They were little children, gang-raped and beaten till they bled by those charged with their care.
"Buggery, rape, bestiality, violent assaults and torture," is how Labour MP Ann Clwyd summed up the findings of a pulped report by Clwyd County Council into abuse at children's homes in north Wales.
Steven Messham was sent to Bryn Estyn - supposedly a care home, in reality a rape factory - at the age of 13. Those who, like him, had been hand-picked to satisfy the perverse needs of sexual monsters were sent to flats and hotel rooms in their pyjamas to be raped. By the time Messham escaped on the eve of his 18th birthday, more than 50 men had abused him.
The psychological effects of child abuse are profound. Shock, fear and disbelief come immediately, psychologists note; in the long-term come anxiety and post-traumatic stress disorder. Abused children often start wetting the bed again; as they become adults, they can be plagued with self-hatred, an inability to form meaningful relationships, and a tendency to "escape" through drugs or risky sex.
Some of the abused simply cannot cope with the brutal theft of their childhood and take their own lives.
It may seem needlessly macabre to retell the horrors of abused children, but it has become necessary. The story is now all-out war against the BBC, much to the undisguised delight of its opponents. It is difficult not to picture the relish on the face of Rupert Murdoch when he tweets: "BBC getting into deeper mess". When criminality on an industrial scale took place at his News of the World, this monstrous mogul sacked those he deemed responsible and remained in place; when the Beeb make a serious mistake, the Director-General is out pronto. But in the mounting crusade against the BBC, the stories and the voices of the abused have been purged: this no longer has anything to do with them.

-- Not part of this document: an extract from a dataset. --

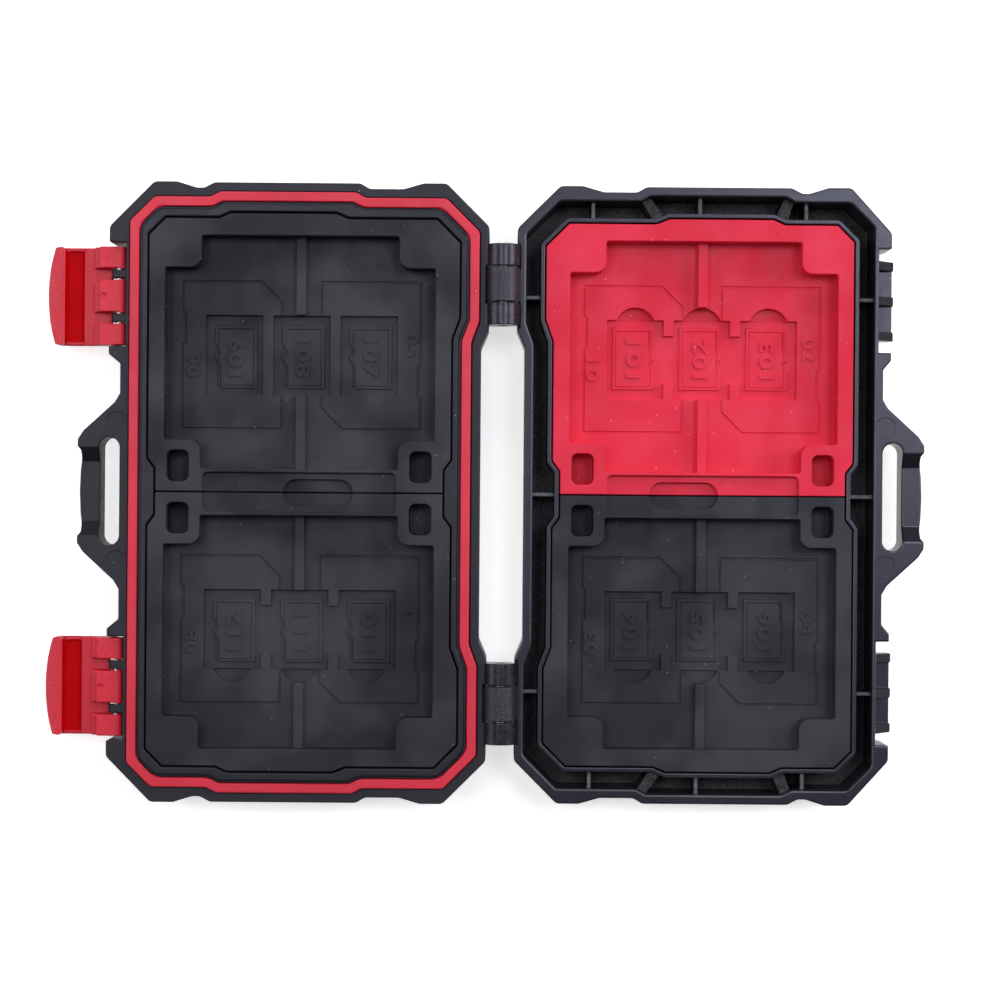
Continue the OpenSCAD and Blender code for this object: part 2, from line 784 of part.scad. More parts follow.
// One rubber insert on the +Y side, with its underside at zero.
// Its card outlines start clipped at the outer end or, flipped, at the seam.
module insert_half_part(joined, flipped) {
    top = insert_t;
    hole_back = (insert_back + pinch + pocket_u - room_l / 2) / 2;
    hole_front = (insert_front - pinch + pocket_u + room_l / 2) / 2;
    flip = flipped ? 1 : 0;
    difference() {
        linear_extrude(insert_t)
            intersection() {
                insert_flat();
                translate([0, seam_gap / 2]) square([front_u, half_len]);
            }
        difference() {
            translate([0, 0, top - card_depth]) linear_extrude(card_depth + past) pocket_flat();
            translate([pocket_u - ridge_w / 2, 0, top - card_depth - past])
                cube([ridge_w, half_len, ridge_h + past]);
        }
        difference() {
            translate([0, 0, insert_floor]) linear_extrude(insert_t) micro_flat(joined);
            linear_extrude(insert_floor + mark_rise)
                each_recess() mirror([0, 1 - flip, 0]) translate([-mark_off_u, -mark_off_v]) mark_flat();
        }
        if (joined)
            translate([0, 0, insert_floor - thumb_drop]) linear_extrude(insert_t) thumb_flat();
        translate([pocket_u, pocket_v, top - card_depth - line_depth])
            linear_extrude(line_depth + ridge_h) mirror([0, flip, 0]) line_flat();
        for (u = [hole_back, hole_front])
            translate([u, seam_land / 2, top - hole_depth]) linear_extrude(hole_depth + past)
                round_rect([hole_w, hole_l], hole_round);
        translate([pocket_u, 0, top - trough_depth]) linear_extrude(trough_depth + past)
            round_rect([room_l - 2 * trough_end, 2 * trough_half], trough_round);
        translate([pocket_u - slot_shift, 0, top - trough_depth - slot_depth])
            linear_extrude(trough_depth + slot_depth + past) round_rect([slot_l, slot_w], slot_w / 2 - 0.01);
    }
}

// A latch lying open, its pin at zero: barrel, block, plate, groove, hook and finger tip
module latch_body() {
    slot_room = lug_t + 2 * lug_gap;
    difference() {
        union() {
            intersection() {
                rotate([90, 0, 0]) linear_extrude(latch_w, center = true) latch_profile();
                linear_extrude(20, center = true) intersection() {
                    translate([latch_reach / 2 - 2, 0]) round_rect([latch_reach + 4, latch_w], 2.4);
                    translate([latch_reach - tip_r, 0]) circle(r = tip_r, $fn = 180);
                }
            }
            rotate([90, 0, 0]) cylinder(r = latch_r, h = latch_w, center = true);
            for (side = [-1, 1])
                translate([(groove_d + hook_d) / 2, side * (latch_w - groove_end) / 2, (plate_h - latch_below) / 2])
                    cube([hook_d - groove_d + 1, groove_end, plate_h + latch_below - 0.4], center = true);
        }
        for (side = [-1, 1]) {
            translate([-3, side * lug_v - slot_room / 2, -latch_below - past])
                cube([3 + lug_r + 0.25, slot_room, latch_below + 5]);
            translate([0, side * lug_v - slot_room / 2 - 0.2, plate_h])
                cube([step_d, slot_room + 0.4, latch_below]);
        }
        translate([block_d - 0.8, 0, latch_r - 0.3]) cylinder(d = dimple_d, h = past);
        rotate([90, 0, 0]) cylinder(d = latch_bore, h = latch_w + 2, center = true);
    }
}

// Side view of a latch lying open, from the barrel to the finger tip
module latch_profile() {
    tip_h = -1.2;
    polygon([
        [-latch_r * 0.7, -latch_r * 0.7],
        [1.2, -latch_below],
        [latch_reach - 0.6, -latch_below],
        [latch_reach, -latch_below + 0.7],
        [latch_reach, tip_h],
        [latch_reach - 0.5, tip_h + 0.5],
        [hook_d + 0.5, hook_h],
        [hook_d, hook_h],
        [hook_d, groove_h + 0.6],
        [hook_d - 0.5, groove_h],
        [groove_d + 0.5, groove_h],
        [groove_d, groove_h + 0.6],
        [groove_d, plate_h],
        [step_d, plate_h],
        [step_d - 0.1, -0.5],
        [block_d + 0.1, -0.5],
        [block_d, latch_r],
        [0, latch_r],
    ]);
}

// Places for the base's pieces, the lid's pieces, and pieces on the -Y side
module at_base() {
    translate([-mid_u, 0, 0]) children();
}

module at_lid() {
    translate([-mid_u, 0, 0]) mirror([1, 0, 0]) children();
}

module lower() {
    mirror([0, 1, 0]) children();
}

module base_shell() {
    color([0.24, 0.24, 0.28]) at_base() base_half();
}

module lid_shell() {
    color([0.2, 0.2, 0.23]) at_lid() lid_half();
}

module gasket() {
    color([0.84, 0.26, 0.33]) at_lid() gasket_half();
}

module insert_base_upper() {
    color([0.86, 0.23, 0.31]) at_base() translate([0, 0, floor_t])
        insert_half_part(true, false);
}

module insert_base_lower() {
    color([0.21, 0.21, 0.24]) at_base() translate([0, 0, floor_t]) lower()
        insert_half_part(true, true);
}

module insert_lid_upper() {
    color([0.21, 0.21, 0.24]) at_lid() translate([0, 0, lid_seat])
        insert_half_part(false, true);
}

module insert_lid_lower() {
    color([0.21, 0.21, 0.24]) at_lid() translate([0, 0, lid_seat]) lower()
        insert_half_part(true, false);
}

module hinge_pin_upper() {
    color("silver") at_base() hinge_round(hinge_v, hinge_pin_l, hinge_pin_d);
}

module hinge_pin_lower() {
    color("silver") at_base() hinge_round(-hinge_v, hinge_pin_l, hinge_pin_d);
}

module latch_place() {
    translate([latch_pin_u, latch_v, latch_pin_z]) children();
}

module latch_pin() {
    rotate([90, 0, 0]) cylinder(d = latch_pin_d, h = latch_w - 0.4, center = true);
}

module latch_upper() {
    color([0.8, 0.22, 0.28]) at_lid() latch_place() latch_body();
}

module latch_lower() {
    color([0.8, 0.22, 0.28]) at_lid() lower() latch_place() latch_body();
}

module latch_pin_upper() {
    color("silver") at_lid() latch_place() latch_pin();
}

module latch_pin_lower() {
    color("silver") at_lid() lower() latch_place() latch_pin();
}

base_shell();
lid_shell();
gasket();
insert_base_upper();
insert_base_lower();
insert_lid_upper();
insert_lid_lower();
hinge_pin_upper();
hinge_pin_lower();
latch_upper();
latch_lower();
latch_pin_upper();
latch_pin_lower();
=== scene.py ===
"""Dresses the memory card case: shells, seal ring, rubber inserts, latches, pins and a plain studio."""
import logging
import math
from collections.abc import Callable
from dataclasses import dataclass, field
from enum import Enum

import bmesh
import bpy
import numpy as np
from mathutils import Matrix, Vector
from mathutils.geometry import delaunay_2d_cdt


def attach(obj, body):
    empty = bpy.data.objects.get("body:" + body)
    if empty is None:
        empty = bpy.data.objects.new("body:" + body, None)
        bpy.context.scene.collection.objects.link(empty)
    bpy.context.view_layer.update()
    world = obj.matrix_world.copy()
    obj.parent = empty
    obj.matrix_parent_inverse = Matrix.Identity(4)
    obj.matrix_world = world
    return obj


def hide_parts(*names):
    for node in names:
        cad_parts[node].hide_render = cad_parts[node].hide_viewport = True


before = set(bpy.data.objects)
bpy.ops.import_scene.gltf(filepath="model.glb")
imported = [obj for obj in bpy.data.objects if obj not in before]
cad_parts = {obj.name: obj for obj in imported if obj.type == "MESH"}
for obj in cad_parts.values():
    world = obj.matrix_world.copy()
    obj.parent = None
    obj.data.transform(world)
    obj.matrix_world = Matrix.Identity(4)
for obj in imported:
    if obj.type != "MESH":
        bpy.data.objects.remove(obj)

LOG = logging.getLogger("memory_card_case")
MM = 0.001
CUT_INSIDE = 1  # the triangulation's option to keep what lies inside the outline
TINY_SIZE = 1e-18  # stands for zero in a division
MIX_FIRST, MIX_SECOND, MIX_OUT = 6, 7, 2  # the colour sockets of a mixing node

Edge = bmesh.types.BMEdge
Material = bpy.types.Material
Mesh = bpy.types.Mesh
Node = bpy.types.Node
Piece = bpy.types.Object
Colour = tuple[float, float, float]
Point = tuple[float, float, float]
Span = tuple[float, float]
Shades = tuple[Colour | float, Colour | float]
Solid = tuple[np.ndarray, list[list[int]]]
Mask = Callable[[np.ndarray, np.ndarray, np.ndarray], np.ndarray]

WHITE: Colour = (1.0, 1.0, 1.0)
RED_SHINE: Colour = (1.0, 0.9, 0.95)


class Half(Enum):
    """The two halves of the open case, with the sign of their out-from-hinge direction along X."""

    BASE = 1
    LID = -1


class Row(Enum):
    """The two inserts of a half, named as seen from above, with their side of the middle."""

    UPPER = 1
    LOWER = -1


@dataclass(frozen=True)
class CasePlan:
    """Main sizes of the case in millimetres: u runs out from the hinge line, v along it, z up."""

    mid_u: float = 38.6  # from the hinge line to the frame's origin
    pocket_u: float = 38.65  # middle of an insert's pocket
    pocket_v: float = 26.35
    recess_pitch: float = 12.95  # from one small card to the next
    shape_off_u: float = 0.3  # how far a small card's shape lies off its recess's middle
    shape_off_v: float = 0.25
    base_rim: float = 12.0  # heights in the open case
    lid_rim: float = 14.0
    tongue_top: float = 15.4
    base_insert: float = 1.9
    lid_insert: float = 6.7
    insert_t: float = 8.5  # heights over an insert's underside
    pocket_floor: float = 3.5
    recess_floor: float = 2.3
    mark_rise: float = 0.35


PLAN = CasePlan()


@dataclass(frozen=True)
class Spot:
    """The place of one insert in the case."""

    half: Half
    row: Row

    @property
    def name(self) -> str:
        """Name of the insert's solid and of its body."""
        return f"insert_{self.half.name.lower()}_{self.row.name.lower()}"

    @property
    def slot(self) -> str:
        """Slot of its rubber, which is red in the base's upper insert only."""
        return "insert_red" if self.half is Half.BASE and self.row is Row.UPPER else "insert_black"

    @property
    def bottom(self) -> float:
        """Height of its underside in millimetres."""
        return PLAN.base_insert if self.half is Half.BASE else PLAN.lid_insert

    def x(self, u: float) -> float:
        """X in millimetres of a place u out from the hinge line."""
        return self.half.value * u - PLAN.mid_u

    def shape_middle(self, place: int) -> Point:
        """Middle of the raised shape of one small card, on its top face.

        Args:
            place: Minus one, zero or one, counted out from the hinge line.

        Returns:
            The middle in millimetres.
        """
        u = PLAN.pocket_u + place * PLAN.recess_pitch - PLAN.shape_off_u
        v = self.row.value * PLAN.pocket_v + self.half.value * PLAN.shape_off_v
        return self.x(u), v, self.bottom + PLAN.recess_floor + PLAN.mark_rise


SPOTS = tuple(Spot(half, row) for half in Half for row in Row)
PLACES = (-1, 0, 1)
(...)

Let's be clear, Newsnight screwed up. Its report alleging that a senior Tory was implicated in the abuse of children - widely, and wrongly, named on the internet as Lord McAlpine - did not stand up to scrutiny. It is a mystery why a recent photograph of McAlpine was never shown to Steven Messham - although the police have largely escaped scrutiny for seemingly wrongly identifying him to Messham in the 1990s as one of his tormentors.
The consequences of all this could be far more disastrous than the possible termination of one of the few television programmes that can be described as a national institution. This is where we have ended up. Steven Messham - a victim of systematic rape - has been forced into a humiliating apology. The Mail on Sunday has produced a two-page hatchet job on him. On the BBC's Daily Politics show yesterday, ex-Tory MP David Mellor smeared him as a "weirdo". A survivor of abuse who bravely spoke out now faces a smear campaign against him. McAlpine was wronged, but he is receiving more pity than those abused when they were very young.
What message will this send to other victims?
We already know that the vast majority of child abuse goes unreported and - on many occasions when it does come to light - it is after the abusers have died.
And yet the narrative that now risks being fuelled is not under-reporting, but rather the false accusations of rape.
I hesitate to use the word "disgraceful"; it does not begin to cover the shameful depths being plunged. Steven Messham was let down by the police and by journalists; he is now re-living his abuse while being smeared. The focus must return to the victims, to bringing all those responsible to justice, and to encouraging others to speak out. If not, children will continue to be silently raped and abused.
Those twisting this saga have probably not given that any thought. Those with decency and empathy must - before more damage is done.